• **Task directions**
Give the listing again in full, exactly as written.

• **Task data**

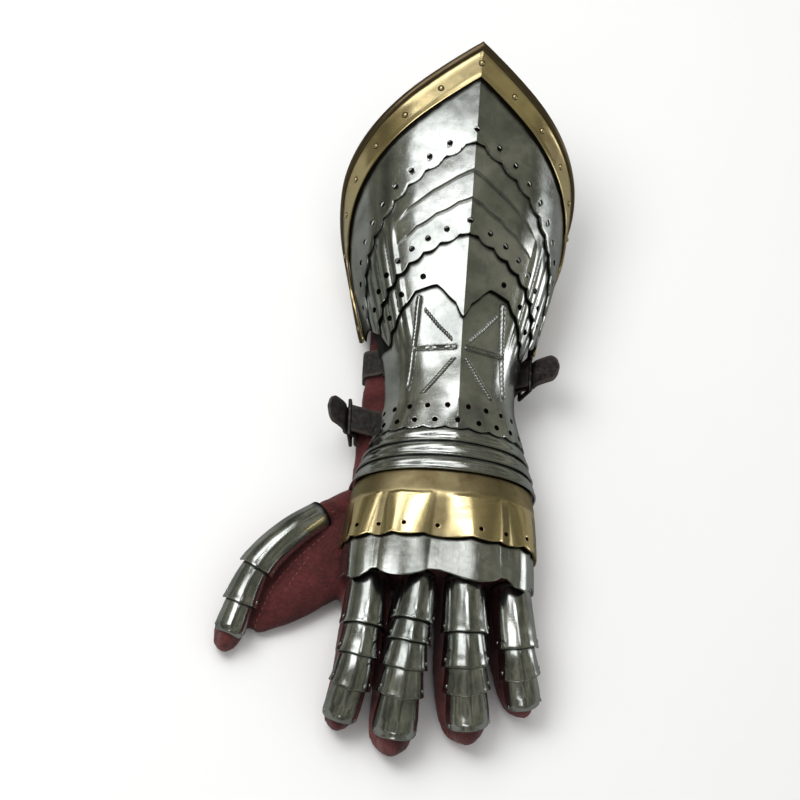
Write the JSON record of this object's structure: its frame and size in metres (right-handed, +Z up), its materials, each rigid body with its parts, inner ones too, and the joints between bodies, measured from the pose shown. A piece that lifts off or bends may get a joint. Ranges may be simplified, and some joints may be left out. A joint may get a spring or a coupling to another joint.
{
  "type": "armoured gauntlet",
  "caption": "Left-hand plate gauntlet: pointed scalloped steel cuff with brass border, sliding wrist lames, brass knuckle band and finger plates on a red leather glove.",
  "frame": {"origin": "on the ground under the middle of the gauntlet's box", "axes": "+Z up, +Y from the fingers to the point of the cuff, +X to the little finger's side"},
  "size_m": [0.1918, 0.3974, 0.1102],
  "materials": {
    "steel": "polished bright steel",
    "brass": "polished brass, slightly tarnished",
    "leather": "dark red suede",
    "strap": "black bridle leather",
    "black_iron": "blackened iron"
  },
  "bodies": {
    "root": {"cuff_border": "brass", "rim_lame": "steel", "second_lame": "steel", "third_lame": "steel", "wrist_plate": "steel", "wrist_lame_1": "steel", "wrist_lame_2": "steel", "wrist_lame_3": "steel", "knuckle_band": "brass", "knuckle_lame": "steel", "index_lame_1": "steel", "index_lame_2": "steel", "index_lame_3": "steel", "index_lame_4": "steel", "middle_lame_1": "steel", "middle_lame_2": "steel", "middle_lame_3": "steel", "middle_lame_4": "steel", "middle_lame_5": "steel", "ring_lame_1": "steel", "ring_lame_2": "steel", "ring_lame_3": "steel", "ring_lame_4": "steel", "pinky_lame_1": "steel", "pinky_lame_2": "steel", "pinky_lame_3": "steel", "thumb_lame_1": "steel", "thumb_lame_2": "steel", "thumb_lame_3": "steel", "glove_thumb": "leather", "glove_index": "leather", "glove_middle": "leather", "glove_ring": "leather", "glove_pinky": "leather", "glove": "leather", "wrist_strap": "strap", "wrist_chape": "strap", "wrist_buckle": "black_iron", "wrist_tongue": "black_iron", "cuff_strap": "strap", "cuff_chape": "strap", "cuff_buckle": "black_iron", "cuff_tongue": "black_iron"}
  },
  "joints": []
}
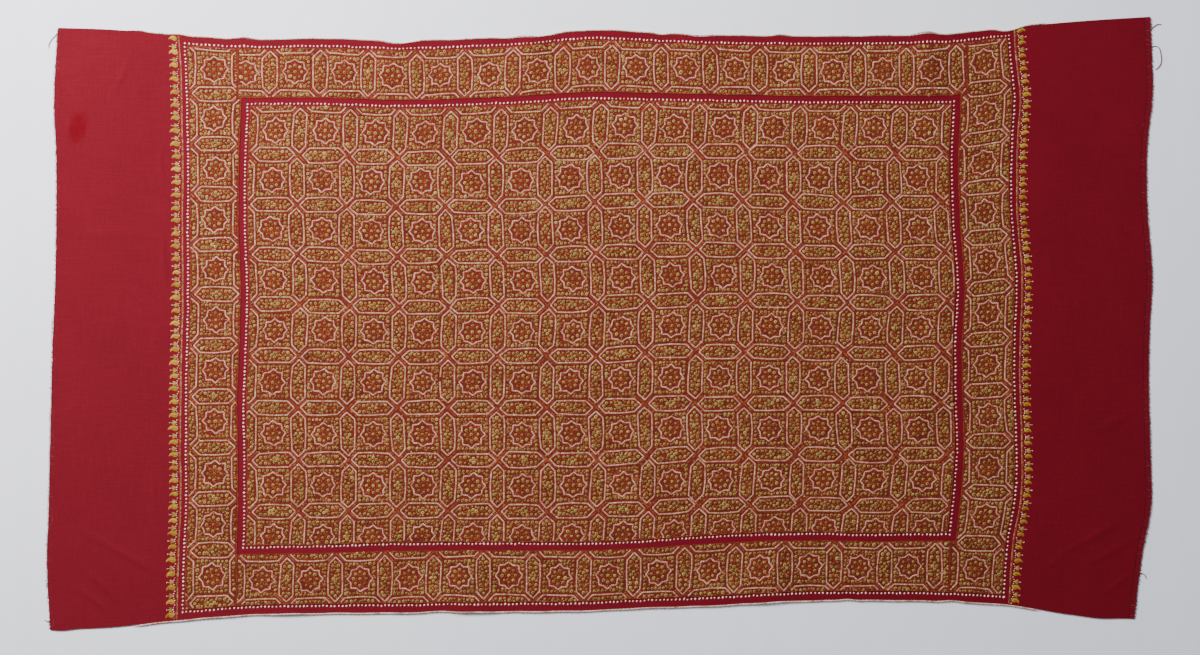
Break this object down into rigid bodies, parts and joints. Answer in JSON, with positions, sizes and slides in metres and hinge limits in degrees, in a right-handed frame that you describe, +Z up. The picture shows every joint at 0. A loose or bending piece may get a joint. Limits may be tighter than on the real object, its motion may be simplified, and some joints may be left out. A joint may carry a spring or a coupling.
{
  "type": "embroidered wool shawl",
  "caption": "Long rectangular wool shawl laid flat, with an all-over star-and-lattice needlework field, needlework borders, paisley end bands, cream edging and short frayed plain ends",
  "frame": {"origin": "the middle of the box, on the surface that the shawl lies on", "axes": "+X along the length of the shawl, +Y across it to its upper long edge, +Z up out of its right side"},
  "size_m": [2.0132, 1.116, 0.0051],
  "materials": {
    "ground_wool": "matt woven wool",
    "needlework": "dense silky chain stitch",
    "paisley_thread": "silky needlework",
    "edging_cord": "matt twisted cord",
    "frayed_wool": "fuzzy frayed yarn"
  },
  "bodies": {
    "root": {"ground_cloth": "ground_wool", "field_embroidery": "needlework", "border_top": "needlework", "border_bottom": "needlework", "border_left": "needlework", "border_right": "needlework", "trim_left": "paisley_thread", "trim_right": "paisley_thread", "edging_top": "edging_cord", "edging_bottom": "edging_cord", "fringe_left": "frayed_wool", "fringe_right": "frayed_wool"}
  },
  "joints": []
}
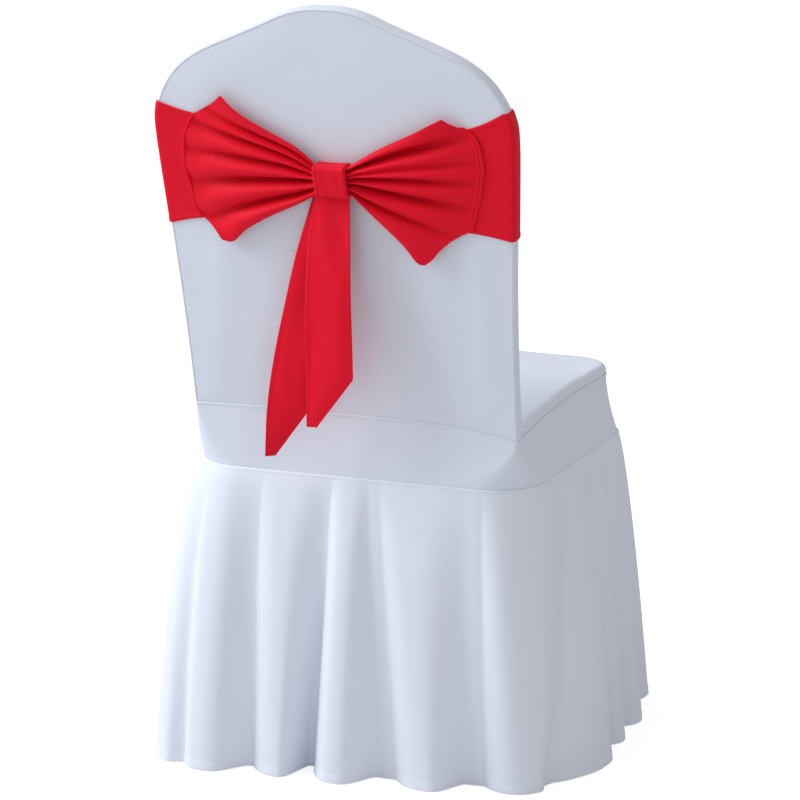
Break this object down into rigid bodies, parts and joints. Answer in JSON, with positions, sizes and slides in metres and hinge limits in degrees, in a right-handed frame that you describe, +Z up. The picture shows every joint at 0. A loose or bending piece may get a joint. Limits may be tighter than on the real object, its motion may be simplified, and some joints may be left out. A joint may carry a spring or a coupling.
{
  "type": "fitted chair cover with a bow sash",
  "caption": "Hollow stretch cover for a whole chair: crowned back, seat panel, flared skirt to the floor, and a sash tied round the back in a bow with hanging tails.",
  "frame": {"origin": "middle of the whole cover in plan, at the height of the hem", "axes": "+Z up, the sitter faces -Y, the back leans towards +Y and the bow is on its +Y side"},
  "size_m": [0.569, 0.5449, 0.9296],
  "materials": {
    "white_cloth": "matte",
    "red_cloth": "satin"
  },
  "bodies": {
    "root": {"back_rear_panel": "white_cloth", "back_gusset": "white_cloth", "back_front_panel": "white_cloth", "seat_panel": "white_cloth", "seat_band": "white_cloth", "skirt": "white_cloth", "sash_band": "red_cloth", "bow_wing_left": "red_cloth", "bow_wing_right": "red_cloth", "bow_knot": "red_cloth", "bow_tail_front": "red_cloth", "bow_tail_back": "red_cloth"}
  },
  "joints": []
}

• **Response for this exercise**
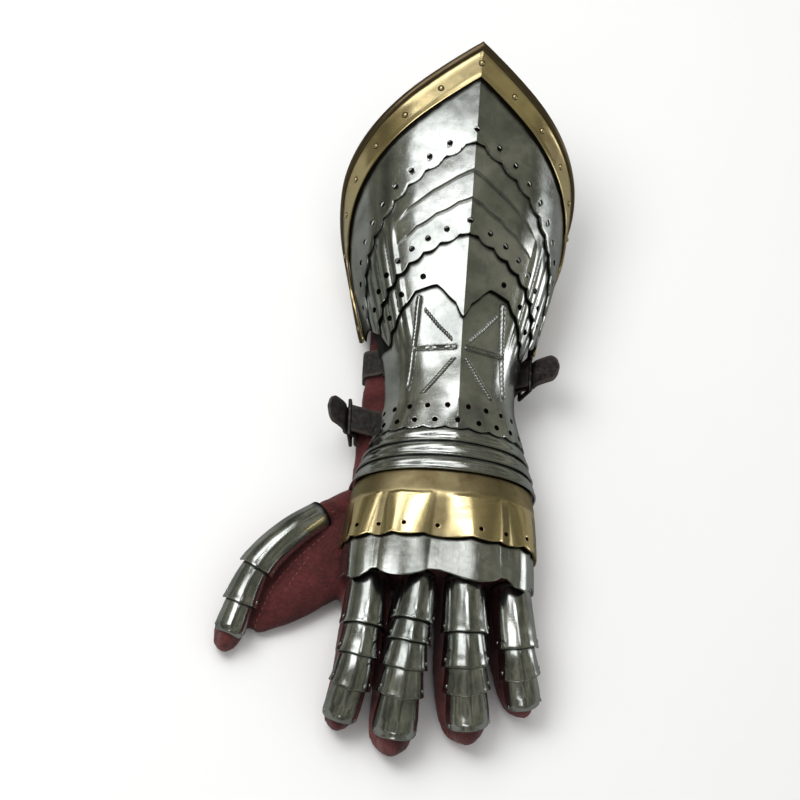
Write the JSON record of this object's structure: its frame and size in metres (right-handed, +Z up), its materials, each rigid body with its parts, inner ones too, and the joints between bodies, measured from the pose shown. A piece that lifts off or bends may get a joint. Ranges may be simplified, and some joints may be left out. A joint may get a spring or a coupling to another joint.
{
  "type": "armoured gauntlet",
  "caption": "Left-hand plate gauntlet: pointed scalloped steel cuff with brass border, sliding wrist lames, brass knuckle band and finger plates on a red leather glove.",
  "frame": {"origin": "on the ground under the middle of the gauntlet's box", "axes": "+Z up, +Y from the fingers to the point of the cuff, +X to the little finger's side"},
  "size_m": [0.1918, 0.3974, 0.1102],
  "materials": {
    "steel": "polished bright steel",
    "brass": "polished brass, slightly tarnished",
    "leather": "dark red suede",
    "strap": "black bridle leather",
    "black_iron": "blackened iron"
  },
  "bodies": {
    "root": {"cuff_border": "brass", "rim_lame": "steel", "second_lame": "steel", "third_lame": "steel", "wrist_plate": "steel", "wrist_lame_1": "steel", "wrist_lame_2": "steel", "wrist_lame_3": "steel", "knuckle_band": "brass", "knuckle_lame": "steel", "index_lame_1": "steel", "index_lame_2": "steel", "index_lame_3": "steel", "index_lame_4": "steel", "middle_lame_1": "steel", "middle_lame_2": "steel", "middle_lame_3": "steel", "middle_lame_4": "steel", "middle_lame_5": "steel", "ring_lame_1": "steel", "ring_lame_2": "steel", "ring_lame_3": "steel", "ring_lame_4": "steel", "pinky_lame_1": "steel", "pinky_lame_2": "steel", "pinky_lame_3": "steel", "thumb_lame_1": "steel", "thumb_lame_2": "steel", "thumb_lame_3": "steel", "glove_thumb": "leather", "glove_index": "leather", "glove_middle": "leather", "glove_ring": "leather", "glove_pinky": "leather", "glove": "leather", "wrist_strap": "strap", "wrist_chape": "strap", "wrist_buckle": "black_iron", "wrist_tongue": "black_iron", "cuff_strap": "strap", "cuff_chape": "strap", "cuff_buckle": "black_iron", "cuff_tongue": "black_iron"}
  },
  "joints": []
}
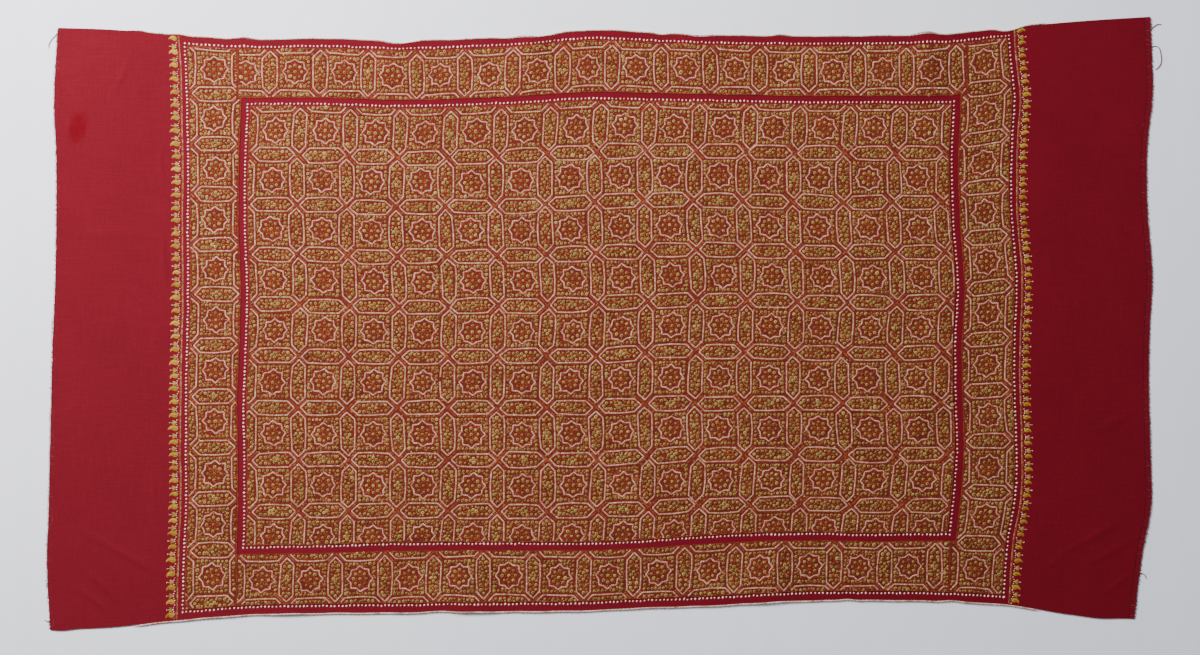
Break this object down into rigid bodies, parts and joints. Answer in JSON, with positions, sizes and slides in metres and hinge limits in degrees, in a right-handed frame that you describe, +Z up. The picture shows every joint at 0. A loose or bending piece may get a joint. Limits may be tighter than on the real object, its motion may be simplified, and some joints may be left out. A joint may carry a spring or a coupling.
{
  "type": "embroidered wool shawl",
  "caption": "Long rectangular wool shawl laid flat, with an all-over star-and-lattice needlework field, needlework borders, paisley end bands, cream edging and short frayed plain ends",
  "frame": {"origin": "the middle of the box, on the surface that the shawl lies on", "axes": "+X along the length of the shawl, +Y across it to its upper long edge, +Z up out of its right side"},
  "size_m": [2.0132, 1.116, 0.0051],
  "materials": {
    "ground_wool": "matt woven wool",
    "needlework": "dense silky chain stitch",
    "paisley_thread": "silky needlework",
    "edging_cord": "matt twisted cord",
    "frayed_wool": "fuzzy frayed yarn"
  },
  "bodies": {
    "root": {"ground_cloth": "ground_wool", "field_embroidery": "needlework", "border_top": "needlework", "border_bottom": "needlework", "border_left": "needlework", "border_right": "needlework", "trim_left": "paisley_thread", "trim_right": "paisley_thread", "edging_top": "edging_cord", "edging_bottom": "edging_cord", "fringe_left": "frayed_wool", "fringe_right": "frayed_wool"}
  },
  "joints": []
}
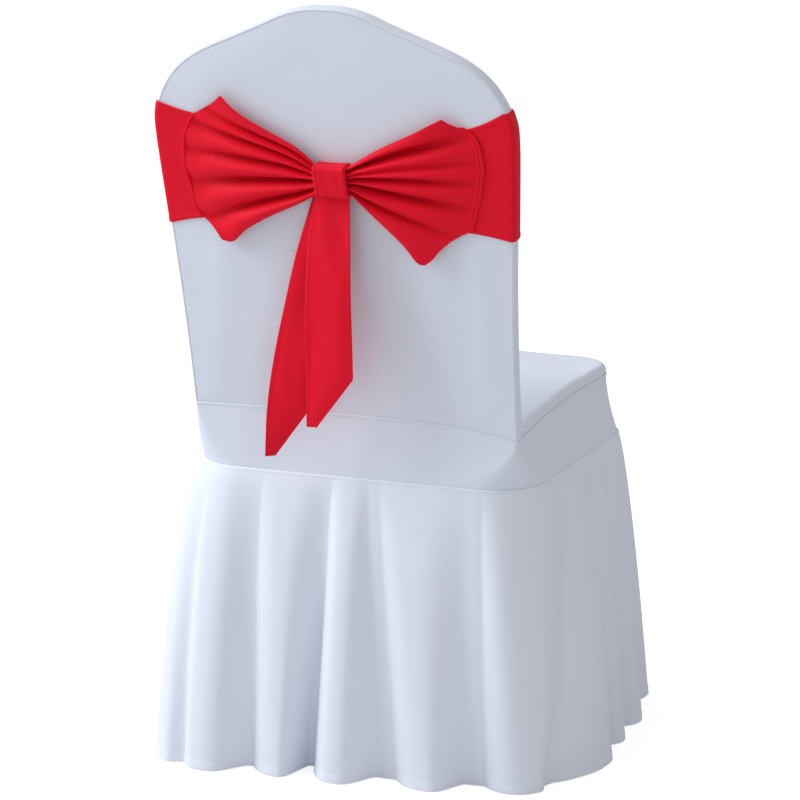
Break this object down into rigid bodies, parts and joints. Answer in JSON, with positions, sizes and slides in metres and hinge limits in degrees, in a right-handed frame that you describe, +Z up. The picture shows every joint at 0. A loose or bending piece may get a joint. Limits may be tighter than on the real object, its motion may be simplified, and some joints may be left out. A joint may carry a spring or a coupling.
{
  "type": "fitted chair cover with a bow sash",
  "caption": "Hollow stretch cover for a whole chair: crowned back, seat panel, flared skirt to the floor, and a sash tied round the back in a bow with hanging tails.",
  "frame": {"origin": "middle of the whole cover in plan, at the height of the hem", "axes": "+Z up, the sitter faces -Y, the back leans towards +Y and the bow is on its +Y side"},
  "size_m": [0.569, 0.5449, 0.9296],
  "materials": {
    "white_cloth": "matte",
    "red_cloth": "satin"
  },
  "bodies": {
    "root": {"back_rear_panel": "white_cloth", "back_gusset": "white_cloth", "back_front_panel": "white_cloth", "seat_panel": "white_cloth", "seat_band": "white_cloth", "skirt": "white_cloth", "sash_band": "red_cloth", "bow_wing_left": "red_cloth", "bow_wing_right": "red_cloth", "bow_knot": "red_cloth", "bow_tail_front": "red_cloth", "bow_tail_back": "red_cloth"}
  },
  "joints": []
}